I voted No in 2014 but now I’ve changed my mind

When I voted No in 2014 it wasn’t a difficult decision. I didn’t spend any sleepless nights tossing and turning over the pros and cons of what an independent Scotland would look like, nor did I dither in the voting booth when it came to marking my X in the box.

I was 19 years’ old and, at the time, felt confident that staying in the union was the surest way to safeguard the interests of Scotland’s most vulnerable. Afterall, I felt no different from any teenager living in Manchester, Belfast, or Cardiff. The notion that we would somehow be better off without each other seemed, to me, illogical. The risk, I believed, was too high and the potential collateral damage too great.

Less than two years later I sat up watching the results of the Brexit referendum come in, each new declaration sitting heavy in my chest.

I felt upset; I felt betrayed; but most of all I felt angry. Angry that we had been so misled by politicians who would never need to shoulder the consequences of austerity; angry that we were to be pulled out of Europe against our will; angry that, as it so often is, our most vulnerable in society would be the ones impacted the most.

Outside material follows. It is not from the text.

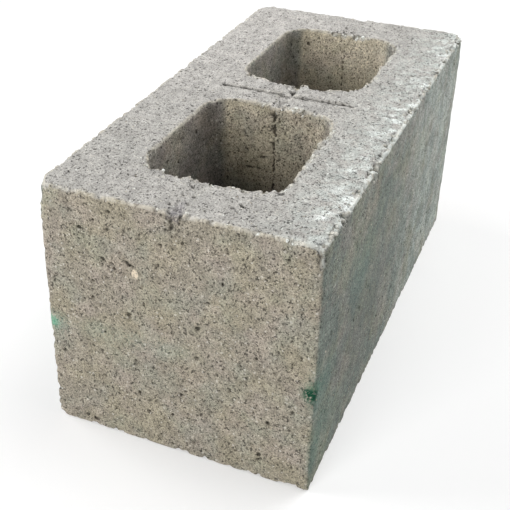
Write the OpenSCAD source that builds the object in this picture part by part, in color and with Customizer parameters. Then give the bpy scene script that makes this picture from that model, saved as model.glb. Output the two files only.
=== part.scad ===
// Hollow concrete block with two open cells, cast in one piece.
// The origin is at the middle of the underside: X runs along the block's length,
// Y across its width and Z up.

/* [Block] */
// Length along the wall
block_length = 440; // [360:5:600]
// Width through the wall
block_width = 215; // [175:5:300]
// Height of one course, without its mortar
block_height = 215; // [150:5:300]
// Radius of the four upright outer arrises
arris_radius = 3; // [1:0.5:8]

/* [Webs and face shells] */
// Thickness of each end web, at the top
end_web = 52; // [30:1:75]
// Thickness of the web between the two cells, at the top
centre_web = 52; // [30:1:75]
// Thickness of the face shell on each long side, at the top
face_shell = 52.5; // [35:0.5:70]

/* [Cells] */
// How far each wall of a cell leans in, from the top down to the underside
cell_draft = 3; // [1:0.5:8]
// Radius of a cell's upright corners, at the top
cell_corner_radius = 25; // [12:1:30]

/* [Splitting groove] */
// Width of the groove in the top of the centre web
groove_width = 3; // [2:0.5:8]
// Depth of the groove
groove_depth = 3; // [1:0.5:10]
// How far the groove runs past the cells at each of its ends
groove_overrun = 2; // [0:0.5:12]

/* [Core bar marks] */
// Width of the channel that the mould's core bar leaves across the webs
bar_mark_width = 10; // [6:0.5:16]
// Depth of that channel
bar_mark_depth = 2; // [1:0.5:6]
// Width of the bar's seat in each end face
bar_seat_width = 4; // [2:0.5:6]
// How far the seat runs down the end face from the top
bar_seat_drop = 28; // [10:1:60]
// How deep the seat goes into the end face
bar_seat_depth = 1; // [0.5:0.5:6]

/* [Hidden] */
$fn = 64;

// A cut runs this far past the face that it opens
past = 5;

// Openings of the cells at the top, and the places of their centres
cell_length = (block_length - 2 * end_web - centre_web) / 2;
cell_width = block_width - 2 * face_shell;
cell_centre = (centre_web + cell_length) / 2;

CONCRETE = [0.72, 0.71, 0.68];

// How far a cell's wall stands out from its corner centres at a height
function wall_reach(height) =
    cell_corner_radius - cell_draft * (1 - height / block_height);

// An upright prism with round corners, standing on the origin
module rounded_prism(length, width, height, radius) {
    translate([-length / 2 + radius, -width / 2, 0])
        cube([length - 2 * radius, width, height]);
    translate([-length / 2, -width / 2 + radius, 0])
        cube([length, width - 2 * radius, height]);
    for (side_x = [-1, 1], side_y = [-1, 1])
        translate([side_x * (length / 2 - radius), side_y * (width / 2 - radius), 0])
            cylinder(h = height, r = radius);
}

// A wedge along X whose two ends follow the cell's lean, for a given half length between
// corner centres
module leaning_prism(half_length, width) {
    low = -past;
    high = block_height + past;
    rotate([90, 0, 0])
        linear_extrude(height = width, center = true)
            polygon([
                [-half_length - wall_reach(low), low],
                [half_length + wall_reach(low), low],
                [half_length + wall_reach(high), high],
                [-half_length - wall_reach(high), high]
            ]);
}

// One cell as the core that forms it: wider at the top, with round upright corners
module cell_core() {
    half_length = cell_length / 2 - cell_corner_radius;
    half_width = cell_width / 2 - cell_corner_radius;
    leaning_prism(half_length, 2 * half_width);
    rotate([0, 0, 90])
        leaning_prism(half_width, 2 * half_length);
    for (side_x = [-1, 1], side_y = [-1, 1])
        translate([side_x * half_length, side_y * half_width, -past])
            cylinder(h = block_height + 2 * past,
                     r1 = wall_reach(-past), r2 = wall_reach(block_height + past));
}

// The groove that a bolster follows to break the block in half, round at both ends
module splitting_groove() {
    run = cell_width + 2 * groove_overrun - groove_width;
    translate([0, 0, block_height - groove_depth]) {
        translate([-groove_width / 2, -run / 2, 0])
            cube([groove_width, run, groove_depth + past]);
        for (side = [-1, 1])
            translate([0, side * run / 2, 0])
                cylinder(h = groove_depth + past, d = groove_width);
    }
}

// The core bar's shallow channel over the webs, and its seat in both end faces
module core_bar_marks() {
    translate([-block_length / 2 - past, -bar_mark_width / 2, block_height - bar_mark_depth])
        cube([block_length + 2 * past, bar_mark_width, bar_mark_depth + past]);
    for (side = [-1, 1])
        translate([side * block_length / 2, 0, block_height + past - bar_seat_drop / 2])
            cube([2 * bar_seat_depth, bar_seat_width, bar_seat_drop + 2 * past], center = true);
}

module block() {
    color(CONCRETE)
        difference() {
            rounded_prism(block_length, block_width, block_height, arris_radius);
            for (side = [-1, 1])
                translate([side * cell_centre, 0, 0])
                    cell_core();
            splitting_groove();
            core_bar_marks();
        }
}

block();
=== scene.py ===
"""Looks of the hollow concrete block: its weathered skin, the grit in it, and a pale studio.

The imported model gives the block's form. Its faces are measured into a regular grid of distances;
the mould's marks, the wear, the chips and the pits are worked into that grid, and the grid is
meshed again as one closed skin. Geometry Nodes then bed the larger grains into the skin.
Lengths are in millimetres while the skin is worked on, and in metres on every object.
"""

from __future__ import annotations

import logging
import math
from dataclasses import dataclass
from enum import Enum
from typing import Any

import bmesh
import bpy
import numpy as np
import openvdb
from mathutils import Matrix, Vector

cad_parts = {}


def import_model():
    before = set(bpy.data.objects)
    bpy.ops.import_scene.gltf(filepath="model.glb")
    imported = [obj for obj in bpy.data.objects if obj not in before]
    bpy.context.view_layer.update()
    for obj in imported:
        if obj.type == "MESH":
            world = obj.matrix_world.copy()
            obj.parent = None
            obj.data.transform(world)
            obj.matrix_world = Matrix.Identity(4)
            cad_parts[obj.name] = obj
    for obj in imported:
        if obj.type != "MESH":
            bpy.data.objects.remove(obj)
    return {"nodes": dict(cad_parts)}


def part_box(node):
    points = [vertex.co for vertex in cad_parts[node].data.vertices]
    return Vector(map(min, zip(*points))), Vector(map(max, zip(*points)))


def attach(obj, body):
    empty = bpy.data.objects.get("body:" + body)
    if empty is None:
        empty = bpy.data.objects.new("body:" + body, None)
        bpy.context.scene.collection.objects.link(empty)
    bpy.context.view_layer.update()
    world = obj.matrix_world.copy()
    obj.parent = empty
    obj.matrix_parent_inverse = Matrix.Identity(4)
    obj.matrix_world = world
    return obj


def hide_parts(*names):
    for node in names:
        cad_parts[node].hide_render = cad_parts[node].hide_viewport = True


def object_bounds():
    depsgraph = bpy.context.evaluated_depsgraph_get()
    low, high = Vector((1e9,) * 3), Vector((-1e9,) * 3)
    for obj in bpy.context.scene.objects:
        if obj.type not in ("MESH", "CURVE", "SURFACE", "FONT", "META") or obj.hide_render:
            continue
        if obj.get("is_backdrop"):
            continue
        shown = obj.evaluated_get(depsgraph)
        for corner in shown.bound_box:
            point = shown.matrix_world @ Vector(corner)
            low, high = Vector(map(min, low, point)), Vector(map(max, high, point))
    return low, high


LOG = logging.getLogger("block")

MM = 0.001
BODY = "root"
NODE = "block"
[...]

Just as my initial No vote was an easy choice, so was my switch to Yes. The great thing about democracy- and something we sometimes forget- is that we’re allowed to chop and change our minds as new circumstances arise.

If the Yes movement is to succeed, they will need a mass conversion of has-been No Voters, like myself, to truly believe in independence and to feel accepted in the movement. This is only achievable if we allow people the freedom to reevaluate their position without fear of backlash and with the compassion and tolerance an independent Scotland should want to uphold.

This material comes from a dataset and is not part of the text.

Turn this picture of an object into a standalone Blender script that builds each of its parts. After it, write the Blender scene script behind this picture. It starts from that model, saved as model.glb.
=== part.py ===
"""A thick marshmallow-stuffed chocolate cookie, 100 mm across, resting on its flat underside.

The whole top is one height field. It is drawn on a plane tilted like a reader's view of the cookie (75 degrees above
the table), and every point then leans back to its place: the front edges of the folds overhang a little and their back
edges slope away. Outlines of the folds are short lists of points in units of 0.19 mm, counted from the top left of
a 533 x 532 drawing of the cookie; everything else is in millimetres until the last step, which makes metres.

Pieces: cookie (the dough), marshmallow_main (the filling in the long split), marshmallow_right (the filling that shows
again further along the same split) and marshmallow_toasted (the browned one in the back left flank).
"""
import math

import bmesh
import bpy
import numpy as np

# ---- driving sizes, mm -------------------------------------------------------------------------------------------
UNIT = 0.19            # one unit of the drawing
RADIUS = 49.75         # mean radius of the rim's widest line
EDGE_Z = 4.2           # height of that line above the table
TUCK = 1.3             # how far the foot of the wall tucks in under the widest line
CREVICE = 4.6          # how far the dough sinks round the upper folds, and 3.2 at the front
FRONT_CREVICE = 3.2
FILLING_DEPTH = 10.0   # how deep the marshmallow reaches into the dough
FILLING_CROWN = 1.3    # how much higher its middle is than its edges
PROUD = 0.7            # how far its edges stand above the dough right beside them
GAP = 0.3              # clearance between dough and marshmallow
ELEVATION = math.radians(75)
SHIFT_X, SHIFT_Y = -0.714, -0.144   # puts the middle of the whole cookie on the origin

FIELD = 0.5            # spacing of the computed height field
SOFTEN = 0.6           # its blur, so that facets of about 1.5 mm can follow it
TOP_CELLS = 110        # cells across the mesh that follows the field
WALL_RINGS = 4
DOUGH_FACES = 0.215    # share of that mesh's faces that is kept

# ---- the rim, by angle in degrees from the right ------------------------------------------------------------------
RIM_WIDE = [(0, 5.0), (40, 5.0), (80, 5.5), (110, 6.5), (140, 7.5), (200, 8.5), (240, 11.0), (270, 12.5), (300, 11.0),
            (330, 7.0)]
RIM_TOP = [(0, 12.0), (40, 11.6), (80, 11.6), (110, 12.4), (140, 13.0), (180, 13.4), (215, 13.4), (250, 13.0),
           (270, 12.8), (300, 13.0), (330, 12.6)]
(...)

When I backed Better Together I did so out of a passionate love for Scotland; our people, our culture, our heritage; and it’s with that same passion that I’ve now wholeheartedly come to support Yes.

I’ve learned that a Union is only viable if each of its partners are being given an equal say. Since 2014 it’s become painfully apparent that Scotland’s voice is not only being ignored, but entirely dismissed.

As shown in the results of the General Election last December, our path is no longer aligned with that of Westminster. We are separate nations with differing wants and priorities, to keep us locked in what has become the toxic marriage of the Union is nothing short of ruinous, and will have a devastating impact on communities across the country.

Momentum for independence is building, opinions are shifting and, perhaps most importantly, a hope is growing that we, Scotland, can raise ourselves to something better than this.

Change is coming, and this time, I’m glad to be on its side.